Our green QE simulation is set up to investigate its maximum possible effect. We assume a complete and immediate switch to green bonds, no uncertainty about the classification of green and brown bonds and the share of private assets held by the monetary authority is calibrated to 10 percent of GDP by including asset backed securities as well as commercial bonds. Despite this calibration tailored to achieve the maximum possible effect, the impact of green QE is rather modest compared to a carbon tax of initially (only) 13.6 USD per ton of CO2. We find that the emission reduction through this carbon tax is about 4-times larger than the maximum reduction that could be achieved through the ambitiously calibrated green QE policy. Put differently, to achieve the same effect this maximum reduction through green QE, we would require a carbon tax of only about 3 USD per ton of CO2.

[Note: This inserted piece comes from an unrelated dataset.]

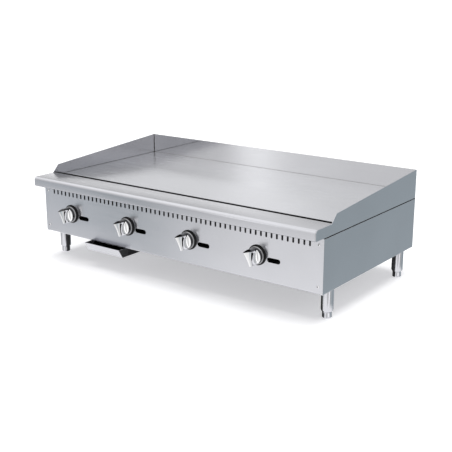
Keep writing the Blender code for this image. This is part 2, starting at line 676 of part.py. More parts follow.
cooking_top()
grease_path()
front_panel()
side_panels()
rear_panel()
bottom_pan()
frame_rails()
front_baffle()
burners()
pilots()
pipework()
valves()
knobs()
grease_drawer()
drawer_rails()
legs()
panel_screws()
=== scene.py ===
"""Looks of a countertop gas griddle: bent sheet metal, knobs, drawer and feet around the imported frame.

Metres, +Z up. The front faces -Y and the user's right hand is at +X.
"""

from math import cos, hypot, pi, radians, sin

import bmesh
import bpy
from mathutils import Matrix, Vector


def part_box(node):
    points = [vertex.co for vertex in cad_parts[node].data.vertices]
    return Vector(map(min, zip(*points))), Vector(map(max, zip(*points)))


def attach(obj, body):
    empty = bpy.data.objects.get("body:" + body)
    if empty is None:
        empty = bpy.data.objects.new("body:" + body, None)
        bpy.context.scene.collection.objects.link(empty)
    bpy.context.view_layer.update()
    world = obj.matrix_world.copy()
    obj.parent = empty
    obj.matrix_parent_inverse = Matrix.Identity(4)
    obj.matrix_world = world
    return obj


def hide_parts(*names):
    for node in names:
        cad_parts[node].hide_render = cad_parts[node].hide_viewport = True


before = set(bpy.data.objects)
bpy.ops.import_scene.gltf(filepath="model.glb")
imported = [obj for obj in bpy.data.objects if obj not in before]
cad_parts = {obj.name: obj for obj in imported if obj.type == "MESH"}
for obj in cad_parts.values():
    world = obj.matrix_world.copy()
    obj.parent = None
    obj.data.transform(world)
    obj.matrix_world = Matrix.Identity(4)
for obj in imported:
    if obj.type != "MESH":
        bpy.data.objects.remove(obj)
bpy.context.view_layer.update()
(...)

When combining both policies, we find that green QE complements fiscal policy, i.e., green QE on top of a carbon tax will induce an additional reduction of the increase of global temperature. However, the whole is less than the sum of its parts: the marginal effect of the two policies in combination is lower than in isolation. Within the brown sector, a carbon tax increases the production costs of energy relative to the costs of capital and labor, which triggers a less energy intensive production. Green QE increases the costs of brown capital, which partially leads to a more energy intensive production. Thus, both policies partially counteract each other.

We conclude that green QE may be an effective complementary policy instrument, in particular if governments around the world fail to coordinate on introducing a sizeable carbon tax or equivalent carbon pricing through other fiscal policies.

[1] An integrated assessment model combines a macroeconomic perspective with the possible damages of climate change modelled as future output losses due to an increasing temperature caused by the build-up of carbon emissions.

[2] In our model, an equivalent fiscal policy would be to set a carbon price through an emission trading scheme.